To Projects
CSC 423/324 -- Final Project
Grading Criteria
- Grading Breakdown for Final Project: Technical Report: 40%, Non-technical Summary:
25%, PowerPoint Slides: 25%, Group Member Evaluation: 10%.
- Grading Criteria for Summary (Presentation, PowerPoint Slides, and Non-technical
Summary): Accurate: 25%, Complete: 25%, Concise: 25%, Interesting: 25%
- Grading Criteria for Technical Report: Correct and Complete: 40%, Well-written: 20, Appropriate Dataset: 20%, Interesting: 20%
- Group Member Evaluation Form
Due Dates
- Final Project presentations will be on the last day of class, which is
August 16 (Day 10). Post the members in your group and the project title by
Monday,
August 14 (Day 9).
Groups for Final Project
- Final projects are be completed in groups of size 2, or 3. Online Learning students
may work with in-class students.
- A discussion forum named FinalProject has been created on http://d2l.depaul.edu with two topics:
FormProjectGroup, for inviting persons to join your group of two or three, and
ProjectInfo, for posting the title of your final project and group members after you have formed
your group.
Submission Items
- A non-technical summary, not more than one page. This
summary should present your results to a non-technical audience, such as your
boss, your friend, or your mother (assuming that they do not understand
statistics in detail).
- A technical report (suggested length, 5 pages) with the details of your analysis, presented for a statistically literate audience.
This report must be clearly written in complete sentences with an introduction and conclusion. You can include input datasets, source code, output, and graphs in an appendix.
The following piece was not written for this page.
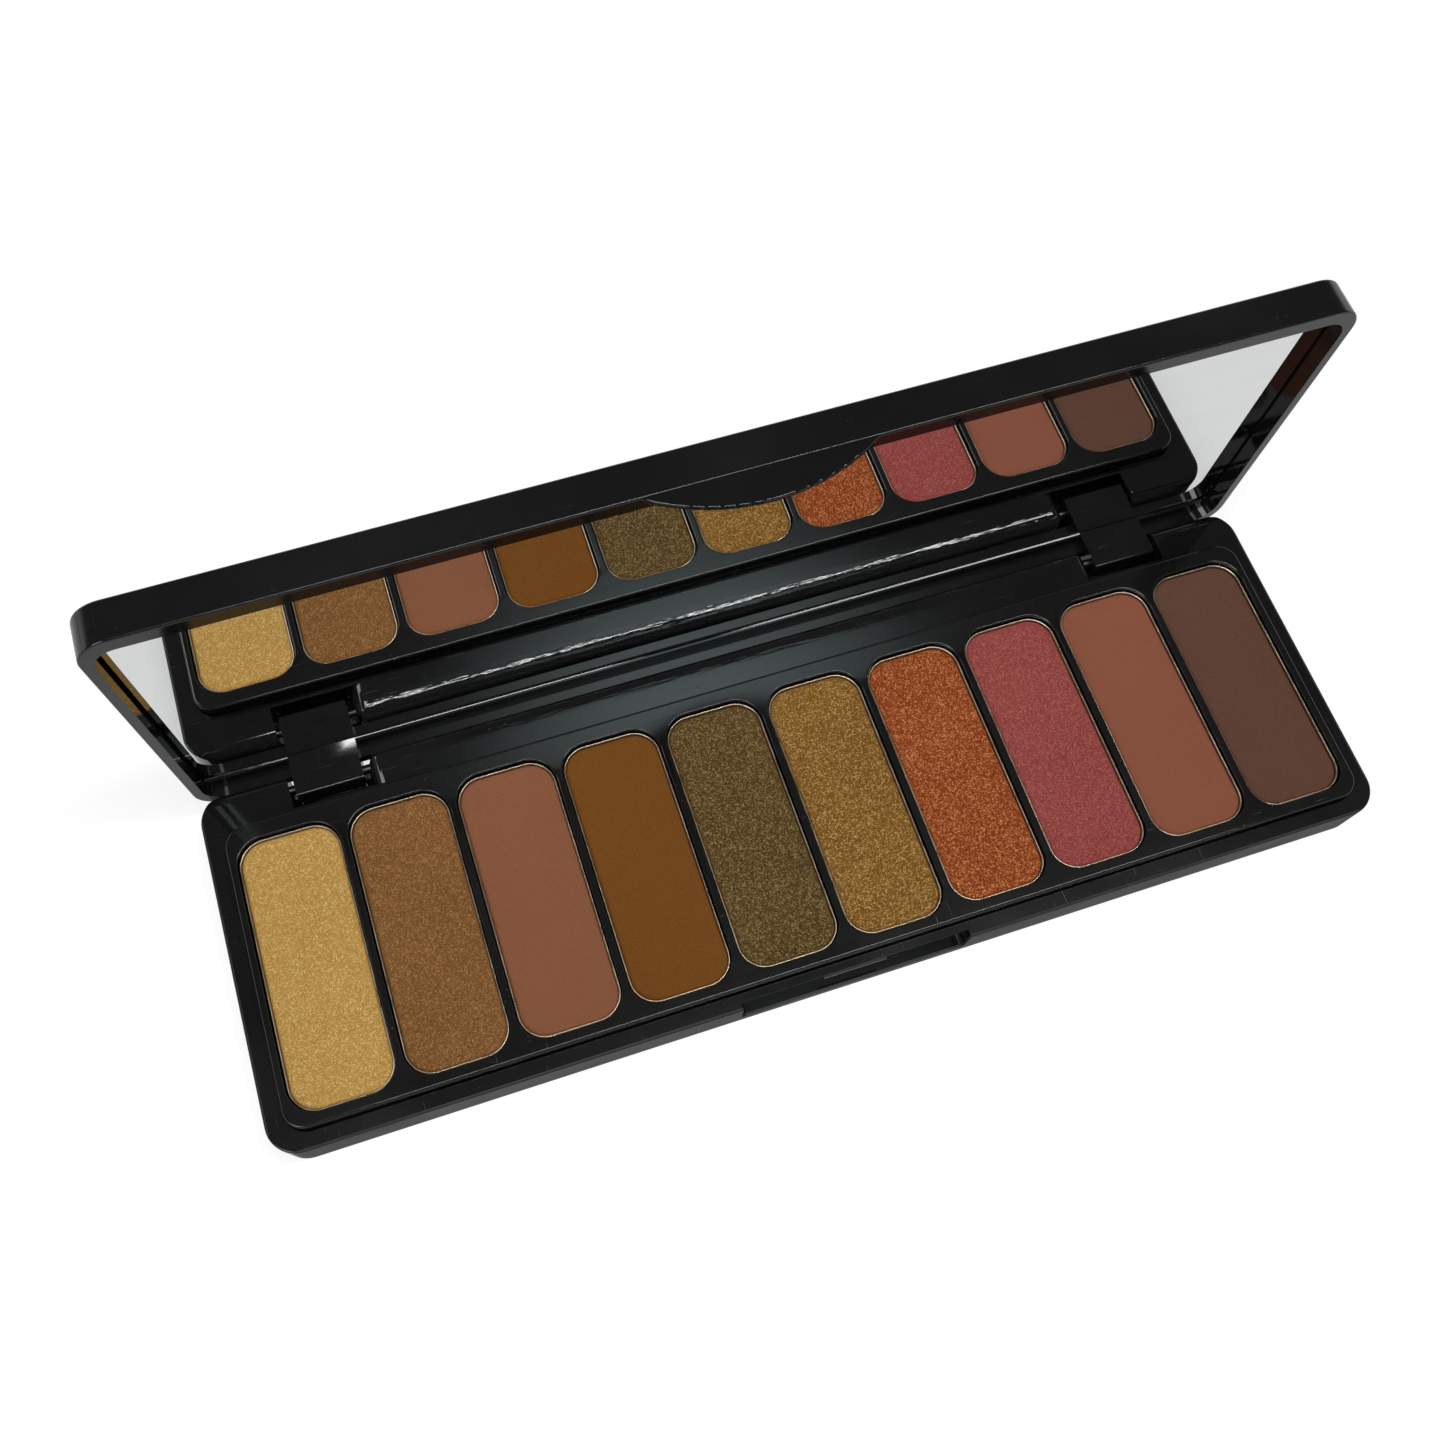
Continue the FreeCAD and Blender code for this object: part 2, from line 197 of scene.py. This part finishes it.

- Power Point slides for your final presentation. Online Learning students will not
do an in-class
presentation, but they will still create Power Point slides.
- The Group Member Evaluation Form. Don't submit this form if you are working in a group by yourself.
- The three files in steps 1-3 should be submitted in a zip file: finalproj-larsson-smith-suarez.zip,
with the names of the group members in your zip file name. Only one group
member needs to submit the zip file with the submission items listed in this
section. However, the other member or members should submit a comment
stating who is in your group and who is submitting the submission items.
Final Project Content
Your final project report should address these points:
- The dependent variable for your regression models must be a continuous
variable unless you are using logistic regression.
- Your dataset should include at least 8 variables, and preferably at least 10 observations per variable.
Ideally, you should set aside a random selection of the data for validation, so
if you hold out 50% of the observations for validation, you will still be left
with at least 5 observations per variable.
- The exploratory data analysis may suggest a model that is adequate for fitting the data. Do the data show a nonlinear relationship so that a data transform is needed?
- Check for collinearity among the independent variables and adjust your model
accordingly.
- Did you use a variable selection procedure? If so, describe it.
- If several models appear equally good for predicting the data, discuss
them all, including, perhaps, an intuitive choice of the model that makes
the most sense.
- Analyze the residual plots. This might indicate failures in the
assumptions or inadequacies in the model
- Check for leverage points, influential points, and outliers in your
dataset. Decide if they should be deleted or if the model needs to be
modified to account for them.
- Can your model be improved? Are you satisfied with the model you
selected?
- Use your selected model to examine the relationships among the variables.
Identify the strongest predictors among the independent variables?
- Apply cross-validation techniques to evaluate how well your model does
for prediction.
Note: even if you do not find a satisfactory regression model for your
dataset, you can still explain what models you tried and why they were not
satisfactory. If you found two models that seemed equally good, compare
them, using graphs and goodness-of-fit statistics.